Maker of Shadows may have a few moments of unnecessarily long dialogue, but it is still a predominantly action-oriented thriller. Gees must not only battle MacMorn’s shadow creatures (which are the ghosts of the various souls that he has consumed over the centuries), but he also has a frightful experience as a prisoner inside of the laird’s awful castle. Here, both Gees and Kyrle, are drugged and put under hypnotic suggestion. Gees experiences rapture with a lovely and ethereal creature named Gail, who offers eternal life and escape for the private eye. Recognizing a trap, Gees breaks out of the room and chases after Gail. (“Gail” proves to be an apparition and a woman in league with MacMorn). The now free Gees reunites with Kyrle and Lady Margaret’s manservant Callum, and the three journey to the black altar and its black flame to save Helen’s life. This scene is particularly powerful, as we see MacMorn conjure a chthonic goddess older than the earth itself.
Maker of Shadows is an excellent example of why this era of horror fiction was so damned good. Mann’s work is a mixture of several popular genres, from cozy detective fiction to hardboiled noir and horror, and never once does the concoction feel off. MacMorn is a tremendous villain—part Aleister Crowley and part Karswell from M.R. James’s “Casting the Runes” (1911). Of note too is the novel’s use of esoteric history and ethnology, and several passages are reminiscent of Robert E. Howard’s John Kirowan stories and other horror tales. Both Mann and Howard seemed to have no qualms about using some aspects of Theosophy and race science to posit connections between peoples, their gods, and their practices. This alone may trouble some readers, while excite others.

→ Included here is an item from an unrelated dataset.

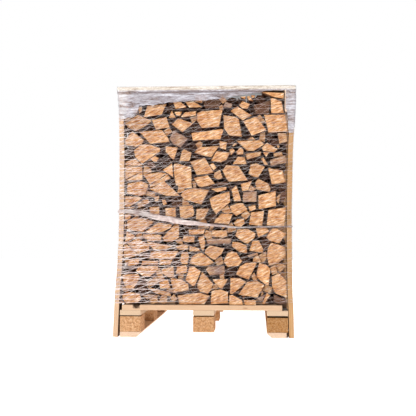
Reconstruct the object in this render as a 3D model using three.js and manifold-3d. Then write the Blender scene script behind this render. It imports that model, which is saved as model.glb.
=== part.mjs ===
// Split firewood stacked on a one-way wooden pallet, between nailed side posts, wrapped in knitted net and
// capped with clear film. Millimetres, +Z up, front face towards -Y, origin on the ground under the middle.
import * as THREE from 'three';
import { mergeVertices } from 'three/addons/utils/BufferGeometryUtils.js';
import Module from 'manifold-3d';

// Driving dimensions
const GAP = 0.3;                        // clearance kept between two pieces that touch

const PALLET = { width: 800, depth: 1200, middle: -4 };
const BOARD = { thick: 25, wide: 100 }; // sawn boards of the pallet and the posts
const BLOCK = { wide: 100, long: 145, high: 78 };
const DECK = { count: 7, left: -407, frontLeft: -394, frontRight: 368 };
const NOTCH = { left: -343, right: -307, low: 134, deep: 30 };
const SKID_CHAMFER = 16;                // width sawn off the inner lower corner of a skid
const SKID_PROUD = 3;       // how far the right skid stands out past its runner
const SKID_SPLIT = { wide: 11, long: 18 };  // strip split off the outer edge of the right skid, at the front
const SKID_EDGE = 20;                   // level at which its upright inner edge starts

const POST_TOP = 1177;
const LEFT_BOW = [
  [-438, 0], [-429.5, 204], [-418.5, 323], [-411, 466], [-408, 640], [-408.5, 894], [-413, POST_TOP],
];
const RIGHT_BOW = [
  [424, 0], [421, 153], [417.5, 190], [415, 323], [414, 608], [420.7, 894], [427, 1000], [433, POST_TOP],
];
const POST_PLACES = { front: -550, middle: 0, back: 550 };

const RAIL = { thick: 22, low: 1072, left: -386, right: 405 };
const CROSSBAR = { left: -418, right: 433, thick: 21, wide: 100 };

const ROWS = { count: 4, length: 288, pitch: 300 };
const ROW_OUTLINE = [
  [-389, 153.3], [388, 153.3], [388, 1068], [382, 1071], [382, 1168], [275, 1174], [252, 1160], [120, 1164],
  [0, 1156], [-130, 1162], [-250, 1152], [-362, 1146], [-362, 1069], [-381, 1064], [-381, 560], [-385, 330],
];

const NET = { thick: 1.2, low: 156, high: 1150 };
const BAND = { thick: 9, high: 18 };
const BAND_FRONT = [[-408, 600], [-365, 598], [-228, 568], [-104, 549], [22, 534], [146, 522], [396, 526]];
const FILM = { thick: 1.2, low: 1040 };
const HEM = [
  [-440, 1045], [-385, 1045], [-323, 1070], [-320, 1105], [-260, 1107], [-190, 1116], [72, 1136], [152, 1146],
  [276, 1164], [388, 1172], [392, 1080], [402, 975], [440, 965],
];

// Materials
const wood = (color, roughness = 0.85) => new THREE.MeshStandardMaterial({ color, roughness, metalness: 0 });
const SAWN_SPRUCE = wood(0xe4bd92);
const FRESH_SPRUCE = wood(0xe9c9a4);
const CHIPBOARD = wood(0xd4a273, 0.9);
const SPLIT_LOG = wood(0xc8905c, 0.9);
const NET_THREAD = new THREE.MeshStandardMaterial({ color: 0xe9e2dc, roughness: 0.5, metalness: 0 });
const CLEAR_FILM = new THREE.MeshStandardMaterial({
  color: 0xc9c6cc, roughness: 0.2, metalness: 0, transparent: true, opacity: 0.5,
});

const wasm = await Module();
wasm.setup();

// A closed three.js geometry as a solid that can be cut
function solid(geometry) {
  const bare = geometry.clone();
  bare.deleteAttribute('normal');
  bare.deleteAttribute('uv');
  const merged = mergeVertices(bare, 1e-4);
  return new wasm.Manifold(new wasm.Mesh({
    numProp: 3,
    vertProperties: Float32Array.from(merged.attributes.position.array),
    triVerts: Uint32Array.from(merged.index.array),
  }));
}

// The cut solid as a three.js geometry again
function geometryOf(cut) {
  const mesh = cut.getMesh();
  const geometry = new THREE.BufferGeometry();
  geometry.setAttribute('position', new THREE.BufferAttribute(mesh.vertProperties, 3));
  geometry.setIndex(new THREE.BufferAttribute(mesh.triVerts, 1));
  geometry.computeVertexNormals();
  return geometry;
}

// A block between two corners
function block(low, high) {
  const size = high.map((value, axis) => value - low[axis]);
  const geometry = new THREE.BoxGeometry(...size);
  geometry.translate(...low.map((value, axis) => value + size[axis] / 2));
  return geometry;
}

// An outline of [x, z] points as seen from the front, running from y = front to y = back
function frontPrism(outline, front, back) {
  const shape = new THREE.Shape(outline.map(([x, z]) => new THREE.Vector2(x, z)));
  const geometry = new THREE.ExtrudeGeometry(shape, { depth: back - front, bevelEnabled: false });
  geometry.rotateX(Math.PI / 2);
  geometry.translate(0, back, 0);
  return geometry;
}

const shifted = (line, dx) => line.map(([x, z]) => [x + dx, z]);

const group = new THREE.Group();

function add(name, geometry, material) {
  const mesh = new THREE.Mesh(geometry, material);
  mesh.name = name;
  group.add(mesh);
}

// Levels of the pallet, from the ground up
const half = { width: PALLET.width / 2, depth: PALLET.depth / 2 };
const left = PALLET.middle - half.width;
const right = PALLET.middle + half.width;
const blockLow = BOARD.thick;
const stringerLow = blockLow + BLOCK.high;
const deckLow = stringerLow + BOARD.thick;
const deckHigh = deckLow + BOARD.thick;

const RUNNERS = {
  left: left + BLOCK.wide / 2,
  middle: PALLET.middle,
  right: right - BLOCK.wide / 2,
};

function addPallet() {
  const blockPlaces = { front: -half.depth, middle: -BLOCK.long / 2, back: half.depth - BLOCK.long };
  for (const [side, x] of Object.entries(RUNNERS)) {
    const [low, high] = [x - BLOCK.wide / 2, x + BLOCK.wide / 2];
    for (const [place, y] of Object.entries(blockPlaces)) {
      add(`block_${side}_${place}`,
        block([low, y, blockLow + GAP], [high, y + BLOCK.long, stringerLow]), CHIPBOARD);
    }
    add(`stringer_${side}`,
      block([low, -half.depth, stringerLow + GAP], [high, half.depth, deckLow]), FRESH_SPRUCE);
  }
  // Skids under the two outer runners, with the lower inner corner sawn off
  for (const [side, inward] of [['left', 1], ['right', -1]]) {
    const outer = RUNNERS[side] - inward * BLOCK.wide / 2 + (side === 'right' ? SKID_PROUD : 0);
    const inner = RUNNERS[side] + inward * BLOCK.wide / 2;
    const outline = [
      [outer, 0], [inner - inward * SKID_CHAMFER, 0], [inner, SKID_EDGE], [inner, BOARD.thick],
      [outer, BOARD.thick],
    ];
    const skid = frontPrism(inward > 0 ? outline : outline.reverse(), -half.depth, half.depth);
    if (side === 'left') {
      add('skid_left', skid, SAWN_SPRUCE);
      continue;
    }
    // The right one has lost the front of its outer edge
    const lost = block(
      [outer - SKID_SPLIT.wide, -half.depth - SKID_SPLIT.wide, -BOARD.thick],
      [outer + SKID_SPLIT.wide, -half.depth + SKID_SPLIT.long, 2 * BOARD.thick],
    );
    add('skid_right', geometryOf(solid(skid).subtract(solid(lost))), SAWN_SPRUCE);
  }
  // Deck boards across the runners; the front one is shorter, with a V broken out of its front edge
  const pitch = (PALLET.depth - BOARD.wide) / (DECK.count - 1);
  for (let index = 0; index < DECK.count; index += 1) {
    const front = -half.depth + index * pitch;
    const back = front + BOARD.wide;
    if (index > 0) {
      add(`deck_board_${index + 1}`, block([DECK.left, front, deckLow + GAP], [right, back, deckHigh]), SAWN_SPRUCE);
      continue;
    }
    const board = block([DECK.frontLeft, front, deckLow + GAP], [DECK.frontRight, back, deckHigh]);
    const clear = deckHigh + NOTCH.deep;
    const wedge = frontPrism([
      [(NOTCH.left + NOTCH.right) / 2, NOTCH.low], [NOTCH.right, deckHigh], [NOTCH.right, clear],
      [NOTCH.left, clear], [NOTCH.left, deckHigh],
    ], front - NOTCH.deep, front + NOTCH.deep);
    add('deck_board_1', geometryOf(solid(board).subtract(solid(wedge))), SAWN_SPRUCE);
  }
}

// Posts nailed to the sides of the pallet, bowed by the load, with a rail inside their tops
function addFrame() {
  for (const [place, y] of Object.entries(POST_PLACES)) {
    const [front, back] = [y - BOARD.wide / 2, y + BOARD.wide / 2];
    const leftOutline = [...LEFT_BOW, ...shifted(LEFT_BOW, BOARD.thick - 1).reverse()].reverse();
    const rightOutline = [...RIGHT_BOW, ...shifted(RIGHT_BOW, 1 - BOARD.thick).reverse()];
    add(`post_left_${place}`, frontPrism(leftOutline, front, back), SAWN_SPRUCE);
    add(`post_right_${place}`, frontPrism(rightOutline, front, back), SAWN_SPRUCE);
  }
  add('rail_left', block([RAIL.left, -half.depth, RAIL.low], [RAIL.left + RAIL.thick, half.depth, POST_TOP]),
    SAWN_SPRUCE);
  add('rail_right', block([RAIL.right - RAIL.thick, -half.depth, RAIL.low], [RAIL.right, half.depth, POST_TOP]),
    SAWN_SPRUCE);
  for (const [place, y] of [['front', -half.depth], ['back', half.depth - CROSSBAR.wide]]) {
    add(`crossbar_${place}`, block(
      [CROSSBAR.left, y, POST_TOP + GAP],
      [CROSSBAR.right, y + CROSSBAR.wide, POST_TOP + CROSSBAR.thick],
    ), FRESH_SPRUCE);
  }
}

// Rows of split logs, cut ends to the front and back
function addRows() {
  for (let index = 0; index < ROWS.count; index += 1) {
    const middle = (index - (ROWS.count - 1) / 2) * ROWS.pitch;
    add(`log_row_${index + 1}`,
      frontPrism(ROW_OUTLINE, middle - ROWS.length / 2, middle + ROWS.length / 2), SPLIT_LOG);
  }
}

// The outside of the posts seen from the front, moved outwards, between two levels
function girth(out) {
  return [...shifted(RIGHT_BOW, out), ...shifted(LEFT_BOW, -out).reverse()];
}

// A closed skin round the posts, thick millimetres of it, starting clear millimetres outside them
function sleeve(clear, thick) {
  const reach = half.depth + clear;
  const outer = solid(frontPrism(girth(clear + thick), -reach - thick, reach + thick));
  const inner = solid(frontPrism(girth(clear), -reach, reach));
  return outer.subtract(inner);
}

function addWraps() {
  const far = 700;
  const slab = (low, high) => solid(block([-far, -far, low], [far, far, high]));
  add('net_wrap', geometryOf(sleeve(GAP, NET.thick).intersect(slab(NET.low, NET.high))), NET_THREAD);

  // The net's gathered edge, drawn down across the front and round the back
  const clear = GAP + NET.thick + GAP;
  const level = BAND_FRONT[BAND_FRONT.length - 1][1];
  const path = [[-far, BAND_FRONT[0][1]], ...BAND_FRONT, [far, level]];
  const low = path.map(([x, z]) => [x, z - BAND.high / 2]);
  const high = path.map(([x, z]) => [x, z + BAND.high / 2]).reverse();
  const stripe = solid(frontPrism([...low, ...high], -far, far));
  add('gathered_band', geometryOf(sleeve(clear, BAND.thick).intersect(stripe)), NET_THREAD);

  // Clear film over the top, with a skirt that hangs to the hem
  const top = POST_TOP + CROSSBAR.thick + GAP;
  const reach = half.depth + clear;
  const box = (out, roof, floor) => solid(block(
    [CROSSBAR.left - clear - out, -reach - out, floor],
    [CROSSBAR.right + clear + out, reach + out, roof],
  ));
  const shell = box(FILM.thick, top + FILM.thick, FILM.low - 100).subtract(box(0, top, FILM.low - 200));
  const below = [...HEM, [440, 900], [-440, 900]].reverse();
  const hem = solid(frontPrism(below, -far, far));
  add('film_cap', geometryOf(shell.subtract(hem)), CLEAR_FILM);
}

addPallet();
addFrame();
addRows();
addWraps();

export default group;
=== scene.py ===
"""Split firewood on a pallet, wrapped in net and capped with film: the finish of every surface.

Metres, +Z up, the front with the cut ends of the logs towards -Y.
"""
import math
import bpy
import numpy as np
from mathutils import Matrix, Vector


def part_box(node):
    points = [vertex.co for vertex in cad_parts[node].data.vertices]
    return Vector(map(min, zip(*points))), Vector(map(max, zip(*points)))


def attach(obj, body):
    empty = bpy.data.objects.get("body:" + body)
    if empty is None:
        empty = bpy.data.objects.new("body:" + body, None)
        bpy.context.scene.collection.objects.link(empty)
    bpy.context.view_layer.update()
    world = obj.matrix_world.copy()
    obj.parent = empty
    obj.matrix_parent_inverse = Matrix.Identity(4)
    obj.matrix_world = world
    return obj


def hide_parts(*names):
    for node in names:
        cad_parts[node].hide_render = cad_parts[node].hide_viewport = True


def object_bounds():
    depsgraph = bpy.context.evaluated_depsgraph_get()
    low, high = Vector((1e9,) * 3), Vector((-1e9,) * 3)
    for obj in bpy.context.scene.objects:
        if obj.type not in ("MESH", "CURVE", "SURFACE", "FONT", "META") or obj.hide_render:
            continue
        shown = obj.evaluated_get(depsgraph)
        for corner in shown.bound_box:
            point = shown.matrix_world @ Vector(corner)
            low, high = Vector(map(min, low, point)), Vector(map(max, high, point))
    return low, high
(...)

The fact that this is a Gees novel, and technically the fifth entry in the series, should not dissuade you from reading it, as you do not have to read the prior novels in order to understand the events in Maker of Shadows. There is no “lore” knowledge necessary; all you have to do is read and enjoy this quintessential pulp tale.
4.7 out of 5 stars.
Side note: If you haven’t caught on yet, KEW seemed to have a certain type of horror fiction that he enjoyed. Besides a fondness for the High Pulp Age (1925-1940), Wagner’s selected supernatural horror novels tend to have a handful of things in common:
1. British scribes or American authors with strong Anglophilia.
2. A gloomy setting in either the United Kingdom or New England.
3. Black magicians as villains. See also H.B. Gregory’s Dark Sanctuary and Walter S. Masterman’s The Yellow Mistletoe. Cults are also prevalent.
4. An interest in the darker side of pagan practices, with an emphasis on the horrors of the Hellenic cosmology. See also The Yellow Mistletoe and Doctors Wear Scarlet.
5. Hints of primordial races and some leanings towards the cosmic horror of H.P. Lovecraft.
Just some food for thought, friends.